On a slightly disturbing note – since girls tend to hesitate travelling alone sometimes in rickshaws, and tend to get nervous about it, my friend k and I once thought about possible ways of escaping from one if need be. We came up with a grand total of one: throwing a dupatta from behind over the rickshaw driver’s head much like a noose in an attempt to threaten to strangle him. Except that it *might* not work very well if the aforementioned heart shaped thick steel grill was firmly in place. Any more suggestions are welcome. I do sincerely hope no rickshaw drivers are reading this here post.

Also, much like truck art, rickshaws have verses and random phrases in urdu and sometimes other languages inscribed on their backs. Check out the rickshaw blog :) (It’s in Urdu though :/)

6 Comments so far

  1. misha (unregistered) on July 9th, 2005 @ 2:33 pm

    For the sake of morbidity, I contemplated means to escape a speeding Rickshaw once as well. In Karachi, the Rickshaws are much like the photos above, with no little doors in the sides, which leads to a more “open” travelling experience and none of the grills that you mentioned. This would mean that theoretically one could leap out at any time of a moving Rickshaw, provided you have the sense to not leap out into the side which would result in you actually leaping out into speeding traffic.

    Great post, though.

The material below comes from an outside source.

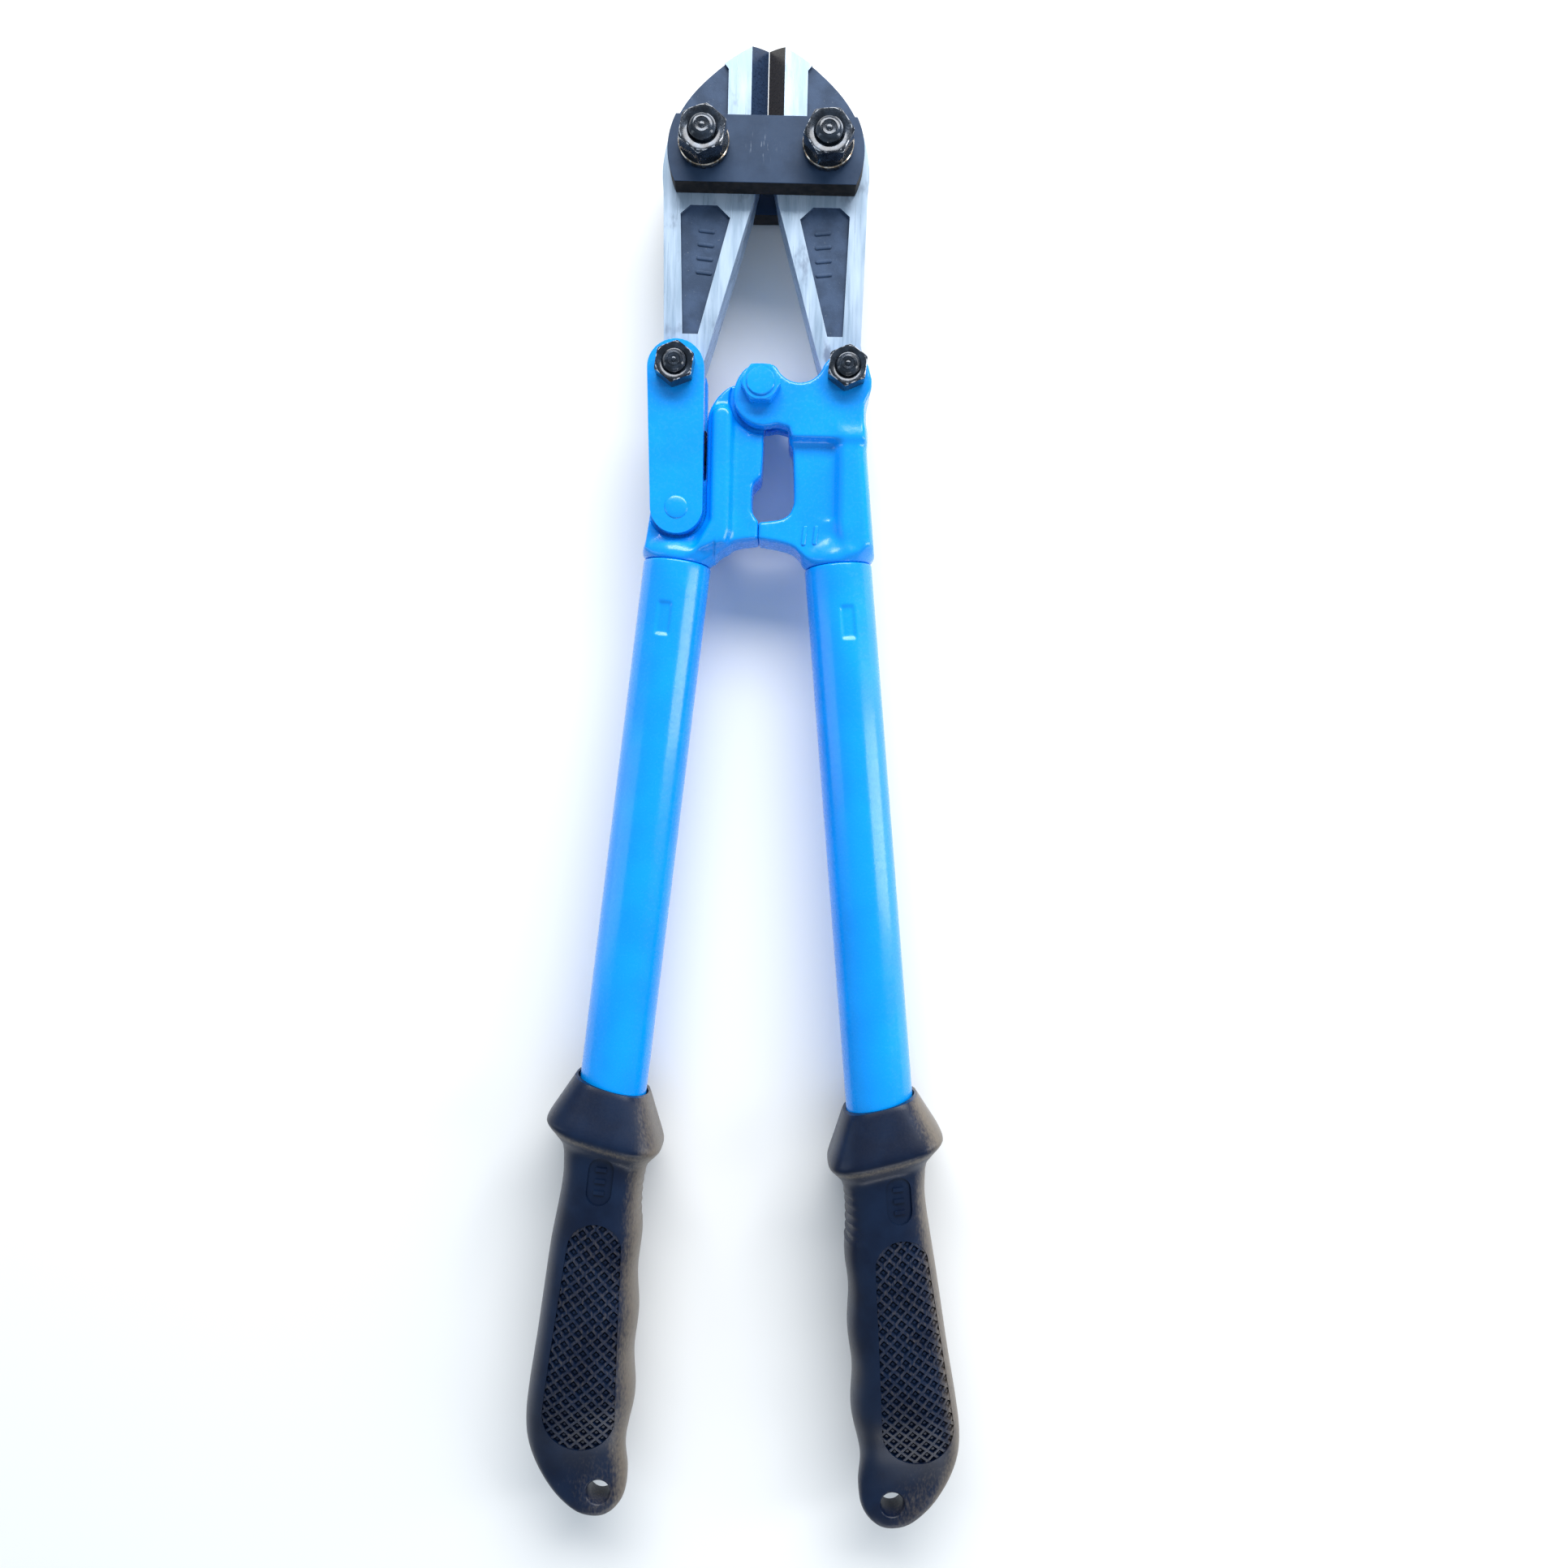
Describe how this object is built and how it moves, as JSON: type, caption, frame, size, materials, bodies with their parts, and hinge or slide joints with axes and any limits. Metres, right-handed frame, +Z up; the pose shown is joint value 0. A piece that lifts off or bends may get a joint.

It’s about time the Rickshaws got their share of glory. :)


  2. Hajrah (unregistered) on July 10th, 2005 @ 12:49 am

    Although I haven’t travelled much at all and have been rooted in Lahore like since forever – I can safely say that whenever you’re coming back from ANY place in the world – the first sign (read ‘sound’ or ‘sputter’) of familiarity is that of the rickshaw. and the heart shaped grill and the weird mirrors that are just spying on you from every nook and corner and the extremely creative way the rickshaw wala aligns his foot… yar I mean it’s like a whole new world.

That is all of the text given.